## Records for processing
==*==
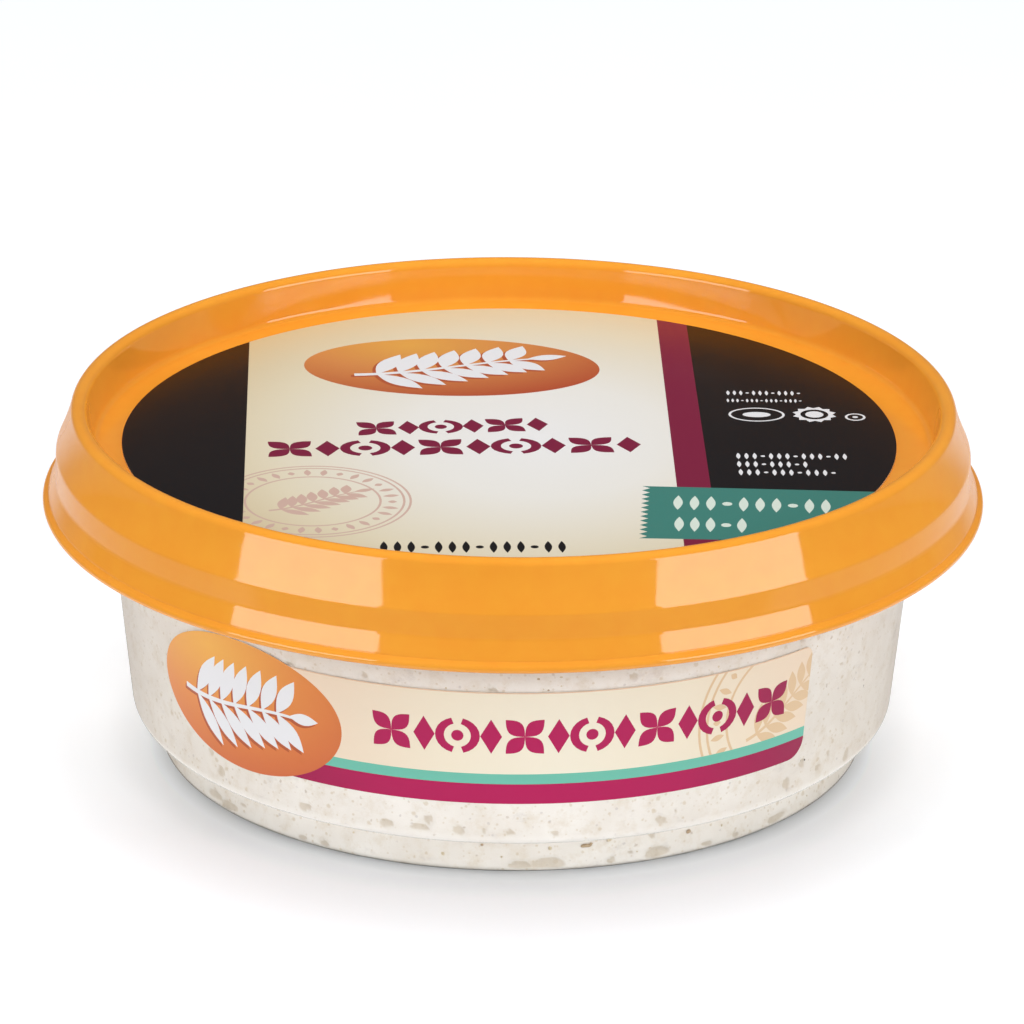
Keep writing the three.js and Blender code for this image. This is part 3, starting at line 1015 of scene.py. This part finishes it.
==*==
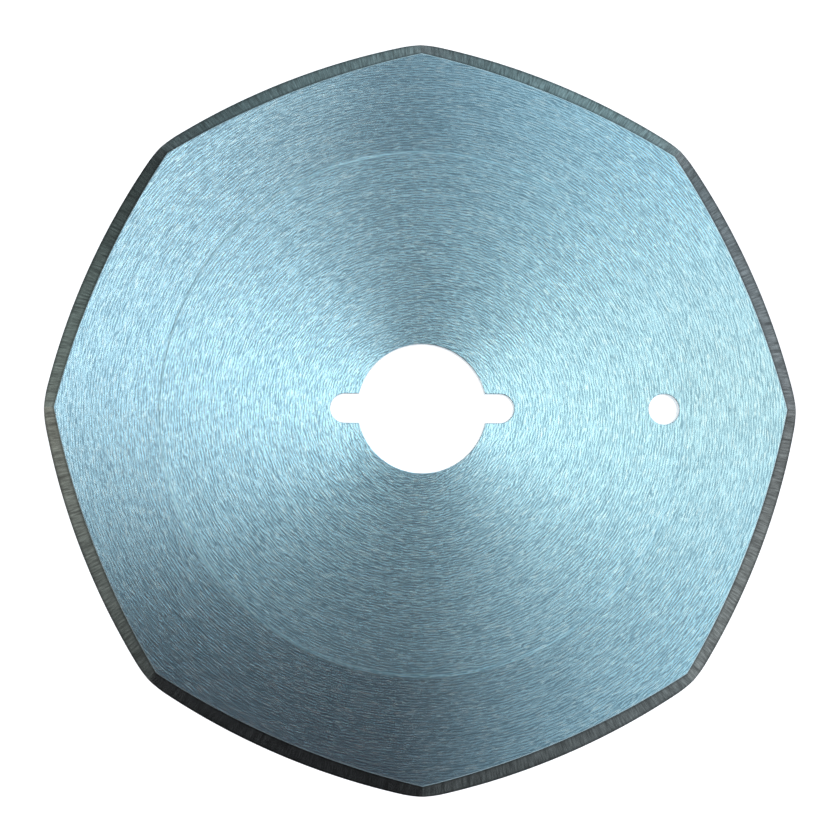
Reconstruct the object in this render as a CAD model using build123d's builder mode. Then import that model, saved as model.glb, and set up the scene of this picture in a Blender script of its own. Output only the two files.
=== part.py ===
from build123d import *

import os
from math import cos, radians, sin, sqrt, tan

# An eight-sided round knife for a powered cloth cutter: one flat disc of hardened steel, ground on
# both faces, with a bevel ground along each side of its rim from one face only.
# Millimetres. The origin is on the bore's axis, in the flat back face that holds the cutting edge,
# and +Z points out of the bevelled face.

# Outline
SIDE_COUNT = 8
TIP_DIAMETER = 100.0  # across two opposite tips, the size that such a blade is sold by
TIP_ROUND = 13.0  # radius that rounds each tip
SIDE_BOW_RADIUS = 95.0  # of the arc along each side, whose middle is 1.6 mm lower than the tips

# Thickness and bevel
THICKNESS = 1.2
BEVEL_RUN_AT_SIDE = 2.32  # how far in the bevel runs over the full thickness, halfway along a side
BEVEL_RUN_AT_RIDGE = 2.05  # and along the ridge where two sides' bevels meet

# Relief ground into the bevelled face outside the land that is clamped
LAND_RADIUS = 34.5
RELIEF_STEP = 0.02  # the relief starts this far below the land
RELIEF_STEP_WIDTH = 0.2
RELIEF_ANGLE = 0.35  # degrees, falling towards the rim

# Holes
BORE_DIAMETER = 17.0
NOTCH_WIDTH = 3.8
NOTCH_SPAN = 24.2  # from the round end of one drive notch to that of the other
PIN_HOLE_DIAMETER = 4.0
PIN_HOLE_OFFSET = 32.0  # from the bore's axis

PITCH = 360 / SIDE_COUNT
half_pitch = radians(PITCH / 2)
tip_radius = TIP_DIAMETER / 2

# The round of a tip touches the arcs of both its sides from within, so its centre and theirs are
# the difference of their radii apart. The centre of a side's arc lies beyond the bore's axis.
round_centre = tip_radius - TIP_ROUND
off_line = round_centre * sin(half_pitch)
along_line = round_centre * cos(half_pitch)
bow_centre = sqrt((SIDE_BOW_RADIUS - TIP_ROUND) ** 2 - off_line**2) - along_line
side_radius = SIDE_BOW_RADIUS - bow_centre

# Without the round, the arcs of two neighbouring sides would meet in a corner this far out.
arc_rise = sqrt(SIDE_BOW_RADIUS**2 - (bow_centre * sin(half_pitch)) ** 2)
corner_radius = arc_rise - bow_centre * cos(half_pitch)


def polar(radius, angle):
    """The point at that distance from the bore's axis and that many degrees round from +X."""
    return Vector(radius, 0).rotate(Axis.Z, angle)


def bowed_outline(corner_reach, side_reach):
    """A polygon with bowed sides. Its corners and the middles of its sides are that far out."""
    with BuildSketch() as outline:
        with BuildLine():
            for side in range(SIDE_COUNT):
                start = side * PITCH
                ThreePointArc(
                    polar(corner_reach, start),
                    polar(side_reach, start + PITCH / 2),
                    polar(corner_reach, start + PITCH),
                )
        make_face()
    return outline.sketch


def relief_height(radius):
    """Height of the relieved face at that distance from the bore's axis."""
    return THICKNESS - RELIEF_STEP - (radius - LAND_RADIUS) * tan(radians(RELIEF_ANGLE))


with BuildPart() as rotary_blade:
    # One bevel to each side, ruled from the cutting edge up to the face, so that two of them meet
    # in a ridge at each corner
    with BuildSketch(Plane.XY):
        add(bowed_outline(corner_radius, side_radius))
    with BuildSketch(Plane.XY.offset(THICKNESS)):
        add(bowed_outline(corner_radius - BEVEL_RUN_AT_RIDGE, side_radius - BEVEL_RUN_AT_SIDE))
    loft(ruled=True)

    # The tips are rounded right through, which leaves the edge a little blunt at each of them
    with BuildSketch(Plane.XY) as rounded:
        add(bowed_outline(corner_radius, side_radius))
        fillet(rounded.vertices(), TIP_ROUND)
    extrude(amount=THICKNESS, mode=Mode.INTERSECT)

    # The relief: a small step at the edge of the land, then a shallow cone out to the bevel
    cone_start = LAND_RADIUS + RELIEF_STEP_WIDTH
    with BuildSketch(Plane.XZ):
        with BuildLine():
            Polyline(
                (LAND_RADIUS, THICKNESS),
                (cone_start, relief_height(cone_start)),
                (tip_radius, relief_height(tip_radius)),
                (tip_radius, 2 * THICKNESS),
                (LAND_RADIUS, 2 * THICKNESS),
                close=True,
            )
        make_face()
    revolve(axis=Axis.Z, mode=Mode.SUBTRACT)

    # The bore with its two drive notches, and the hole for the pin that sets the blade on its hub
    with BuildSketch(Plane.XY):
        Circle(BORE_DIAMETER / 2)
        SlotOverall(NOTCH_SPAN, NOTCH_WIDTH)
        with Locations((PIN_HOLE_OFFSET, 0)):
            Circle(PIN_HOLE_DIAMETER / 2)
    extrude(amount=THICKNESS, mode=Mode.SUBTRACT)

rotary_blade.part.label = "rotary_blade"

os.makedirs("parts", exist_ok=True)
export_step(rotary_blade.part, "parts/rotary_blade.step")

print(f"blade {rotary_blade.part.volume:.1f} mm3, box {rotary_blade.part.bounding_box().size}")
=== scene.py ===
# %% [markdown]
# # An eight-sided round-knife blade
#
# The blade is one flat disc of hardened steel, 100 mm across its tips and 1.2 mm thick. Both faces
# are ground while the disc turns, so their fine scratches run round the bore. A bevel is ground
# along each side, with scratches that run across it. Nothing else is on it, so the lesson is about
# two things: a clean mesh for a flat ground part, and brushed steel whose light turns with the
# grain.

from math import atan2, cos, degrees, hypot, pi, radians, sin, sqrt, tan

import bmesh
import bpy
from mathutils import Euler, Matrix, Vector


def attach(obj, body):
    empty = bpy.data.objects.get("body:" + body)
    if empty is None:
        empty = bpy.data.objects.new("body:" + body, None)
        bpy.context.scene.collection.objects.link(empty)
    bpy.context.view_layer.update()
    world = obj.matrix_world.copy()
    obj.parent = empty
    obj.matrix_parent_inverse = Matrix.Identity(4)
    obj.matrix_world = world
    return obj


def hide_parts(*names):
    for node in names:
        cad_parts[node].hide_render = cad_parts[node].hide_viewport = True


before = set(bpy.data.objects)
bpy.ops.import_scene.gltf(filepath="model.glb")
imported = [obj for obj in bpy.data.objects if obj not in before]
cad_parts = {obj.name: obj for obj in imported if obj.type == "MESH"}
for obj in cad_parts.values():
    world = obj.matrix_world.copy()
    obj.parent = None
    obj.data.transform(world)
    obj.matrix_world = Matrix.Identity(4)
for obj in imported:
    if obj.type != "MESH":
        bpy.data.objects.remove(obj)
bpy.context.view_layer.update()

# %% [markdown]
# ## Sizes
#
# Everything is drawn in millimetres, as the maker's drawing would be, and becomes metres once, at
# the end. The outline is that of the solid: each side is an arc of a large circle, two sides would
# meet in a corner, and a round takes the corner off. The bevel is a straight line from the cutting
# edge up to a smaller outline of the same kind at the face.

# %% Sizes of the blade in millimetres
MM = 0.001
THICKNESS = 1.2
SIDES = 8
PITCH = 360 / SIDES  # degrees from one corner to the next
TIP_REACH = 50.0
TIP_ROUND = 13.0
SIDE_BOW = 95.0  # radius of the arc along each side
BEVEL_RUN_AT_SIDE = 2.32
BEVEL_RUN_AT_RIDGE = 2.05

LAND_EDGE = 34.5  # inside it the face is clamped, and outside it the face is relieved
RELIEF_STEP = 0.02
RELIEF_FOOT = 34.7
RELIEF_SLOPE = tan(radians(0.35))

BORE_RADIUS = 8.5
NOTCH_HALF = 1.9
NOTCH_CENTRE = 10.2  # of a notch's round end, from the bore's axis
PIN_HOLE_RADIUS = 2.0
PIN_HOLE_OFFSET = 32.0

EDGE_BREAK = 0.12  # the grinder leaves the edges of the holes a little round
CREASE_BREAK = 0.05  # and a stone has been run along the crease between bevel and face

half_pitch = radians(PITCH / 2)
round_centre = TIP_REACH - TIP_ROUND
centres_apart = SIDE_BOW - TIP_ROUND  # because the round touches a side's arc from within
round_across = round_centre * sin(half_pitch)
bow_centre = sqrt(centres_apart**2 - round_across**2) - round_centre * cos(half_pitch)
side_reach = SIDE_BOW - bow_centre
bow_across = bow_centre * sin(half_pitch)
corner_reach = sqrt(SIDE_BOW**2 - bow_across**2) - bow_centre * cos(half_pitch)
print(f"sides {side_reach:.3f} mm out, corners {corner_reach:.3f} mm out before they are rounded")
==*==
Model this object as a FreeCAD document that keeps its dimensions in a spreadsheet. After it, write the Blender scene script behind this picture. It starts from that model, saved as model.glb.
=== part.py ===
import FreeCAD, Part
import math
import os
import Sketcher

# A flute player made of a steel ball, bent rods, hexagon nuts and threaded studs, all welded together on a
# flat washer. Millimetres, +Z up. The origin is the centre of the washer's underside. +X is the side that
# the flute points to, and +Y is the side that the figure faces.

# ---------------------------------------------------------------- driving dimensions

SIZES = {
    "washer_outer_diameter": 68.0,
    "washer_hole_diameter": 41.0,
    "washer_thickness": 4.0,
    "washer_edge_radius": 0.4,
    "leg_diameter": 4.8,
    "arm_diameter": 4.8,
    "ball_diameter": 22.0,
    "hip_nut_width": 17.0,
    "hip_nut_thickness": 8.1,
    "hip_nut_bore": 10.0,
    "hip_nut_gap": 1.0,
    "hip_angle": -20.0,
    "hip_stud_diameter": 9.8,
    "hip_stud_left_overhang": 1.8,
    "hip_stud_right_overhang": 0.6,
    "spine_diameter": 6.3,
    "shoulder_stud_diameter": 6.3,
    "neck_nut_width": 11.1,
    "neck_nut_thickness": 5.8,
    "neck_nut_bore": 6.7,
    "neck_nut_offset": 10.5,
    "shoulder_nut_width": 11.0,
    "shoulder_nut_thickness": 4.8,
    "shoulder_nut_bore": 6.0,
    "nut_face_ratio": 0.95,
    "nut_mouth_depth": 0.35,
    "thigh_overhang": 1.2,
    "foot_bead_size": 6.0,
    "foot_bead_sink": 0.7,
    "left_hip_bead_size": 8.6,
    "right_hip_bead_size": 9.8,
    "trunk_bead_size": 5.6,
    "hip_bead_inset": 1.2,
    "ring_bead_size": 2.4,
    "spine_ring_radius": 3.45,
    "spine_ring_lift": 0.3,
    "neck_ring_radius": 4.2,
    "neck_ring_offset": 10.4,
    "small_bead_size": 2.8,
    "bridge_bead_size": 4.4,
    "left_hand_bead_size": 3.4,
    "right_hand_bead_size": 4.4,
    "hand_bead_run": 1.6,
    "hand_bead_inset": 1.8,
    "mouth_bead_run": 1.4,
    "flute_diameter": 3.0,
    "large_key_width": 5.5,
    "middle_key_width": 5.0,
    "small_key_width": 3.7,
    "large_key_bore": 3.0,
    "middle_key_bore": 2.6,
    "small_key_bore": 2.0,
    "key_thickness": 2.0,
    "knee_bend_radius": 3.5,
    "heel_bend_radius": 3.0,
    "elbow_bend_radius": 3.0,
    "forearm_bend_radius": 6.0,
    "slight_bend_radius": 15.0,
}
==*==
Extract exactly and only the span of lines that begins at the line containing "# The bore with" and ends at the line containing "if empty is".

## Task result
    # The bore with its two drive notches, and the hole for the pin that sets the blade on its hub
    with BuildSketch(Plane.XY):
        Circle(BORE_DIAMETER / 2)
        SlotOverall(NOTCH_SPAN, NOTCH_WIDTH)
        with Locations((PIN_HOLE_OFFSET, 0)):
            Circle(PIN_HOLE_DIAMETER / 2)
    extrude(amount=THICKNESS, mode=Mode.SUBTRACT)

rotary_blade.part.label = "rotary_blade"

os.makedirs("parts", exist_ok=True)
export_step(rotary_blade.part, "parts/rotary_blade.step")

print(f"blade {rotary_blade.part.volume:.1f} mm3, box {rotary_blade.part.bounding_box().size}")
=== scene.py ===
# %% [markdown]
# # An eight-sided round-knife blade
#
# The blade is one flat disc of hardened steel, 100 mm across its tips and 1.2 mm thick. Both faces
# are ground while the disc turns, so their fine scratches run round the bore. A bevel is ground
# along each side, with scratches that run across it. Nothing else is on it, so the lesson is about
# two things: a clean mesh for a flat ground part, and brushed steel whose light turns with the
# grain.

from math import atan2, cos, degrees, hypot, pi, radians, sin, sqrt, tan

import bmesh
import bpy
from mathutils import Euler, Matrix, Vector


def attach(obj, body):
    empty = bpy.data.objects.get("body:" + body)
    if empty is None:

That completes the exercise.